The Quantitative Edge: NAV and Basket Modeling

To execute ETF arbitrage at an institutional level, the quantitative model must account for every frictional cost. A spread that appears profitable on paper can quickly become a loss after factoring in transaction fees, taxes, and the cost of borrowing securities for short positions.

THE ARBITRAGE PROFITABILITY EQUATION:

Market Price (P): 150.50 USD
Net Asset Value (NAV): 150.25 USD
Gross Spread: 0.25 USD (0.166 percent)

Frictional Costs:
- Brokerage Execution: 0.02 USD
- SEC Section 31 Fees: 0.005 USD
- Cost of Carry (Short Leg): 0.015 USD
- Predicted Slippage (Market Depth): 0.04 USD

Net Arbitrage Profit: 0.25 - 0.02 - 0.005 - 0.015 - 0.04 = 0.17 USD per share
*A professional desk only triggers the trade if the Net Profit exceeds the internal hurdle rate.*

Sophisticated systems use Matrix Algebra to handle the weights of the underlying stocks. If an ETF holds 500 components, the system must calculate the impact of a 1 percent move in Stock A versus a 0.5 percent move in Stock B in real-time. This allows the trader to hedge with a "Proxy Basket"—a smaller group of highly correlated stocks—if the full basket is too expensive or illiquid to trade.

Managing Slippage, Liquidity, and Tracking Error

While ETF arbitrage is often described as risk-neutral, several Execution Hazards can erode the statistical edge. The most prevalent risk is the "Execution Lag" or "Legging Risk." This occurs when the trader fills the long side of the arbitrage (e.g., the stock basket) but the market moves before the short side (the ETF) can be executed.

Tracking Error: This is the risk that the ETF does not move perfectly in line with its underlying basket. Structural issues within the fund, such as cash drag or the timing of dividend reinvestments, can cause the ETF to deviate from its NAV for extended periods. A successful arbitrageur must evaluate the historical tracking error of the specific fund before deploying capital.

The Liquidity Trap: During periods of extreme market stress, the liquidity of the underlying stock basket may vanish while the ETF continues to trade heavily. This creates a massive discount to NAV. Arbitrageurs who step in during these times take on significant Liquidity Risk, as they may find it impossible to hedge their positions on the component level.

Institutional Deployment Checklist

Scaling an ETF arbitrage operation requires a checklist that spans quantitative, technological, and regulatory domains.
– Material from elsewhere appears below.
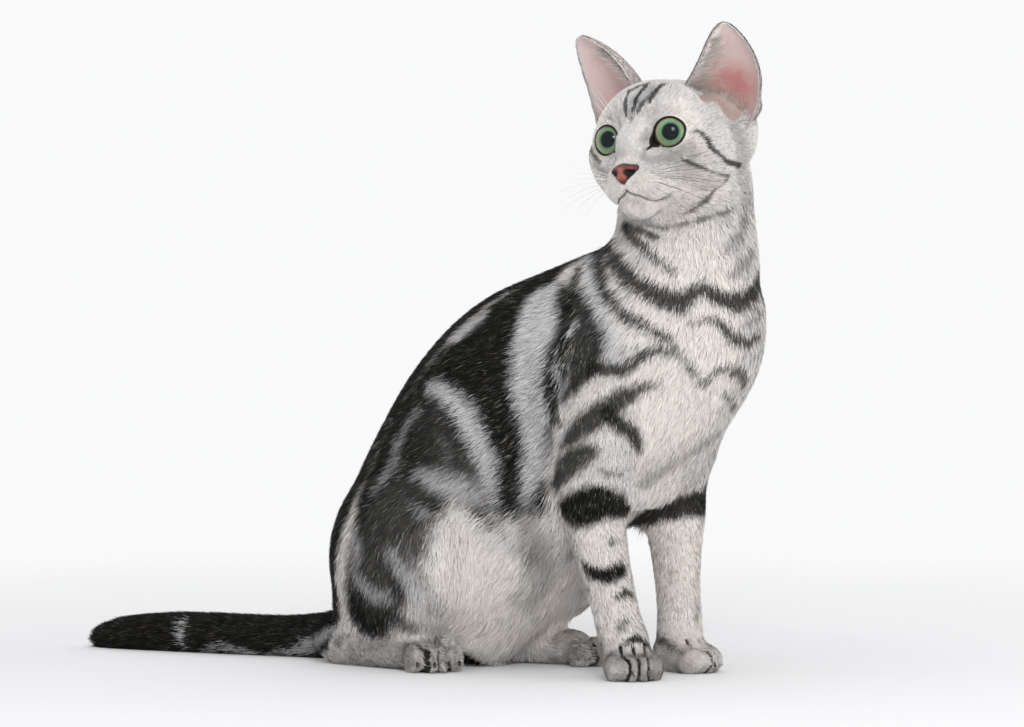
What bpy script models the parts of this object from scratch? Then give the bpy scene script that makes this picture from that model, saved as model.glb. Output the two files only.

Use this framework to evaluate system readiness.

System Verification Protocol:

  • Basket Integrity: Confirm that the real-time weightings of the basket components match the latest PCF (Portfolio Composition File) published by the issuer.
  • Borrowing Availability: Verify that the prime broker has sufficient "Locates" for the ETF shares if the strategy involves short-selling the fund.
  • Latency Audit: Ensure that the internal data processing time is under 10 milliseconds to compete with other APs and HFT desks.
  • Dynamic Beta Check: Calculate the portfolio's net exposure to market volatility and adjust the hedge if the net Beta drifts above 0.05.
  • Cost-to-Borrow (CTB): Factor in the annual percentage rate (APR) for borrowing illiquid stocks, as these fees accrue daily and can destroy the arbitrage margin.
  • Regulatory Alignment: Verify that all trades comply with Rule 10b-18 and other SEC market manipulation safeguards.

ETF arbitrage trading remains one of the most vital functions in the modern financial market. By constantly hunting for mispricing between the fund and its components, arbitrageurs ensure that ETFs remain a reliable tool for capital allocation. However, success in this arena is not about "gut feeling"; it is about mathematical discipline and technological superiority.

As markets become increasingly electronic and automated, the spreads available for simple arbitrage will continue to compress. The next generation of arbitrageurs must look toward cross-asset models—incorporating options, futures, and fixed-income ETFs—to find the next frontier of alpha. For those who can master the technical and quantitative requirements, ETF arbitrage offers a stable, market-neutral path to wealth generation that is independent of the bull and bear cycles of the economy.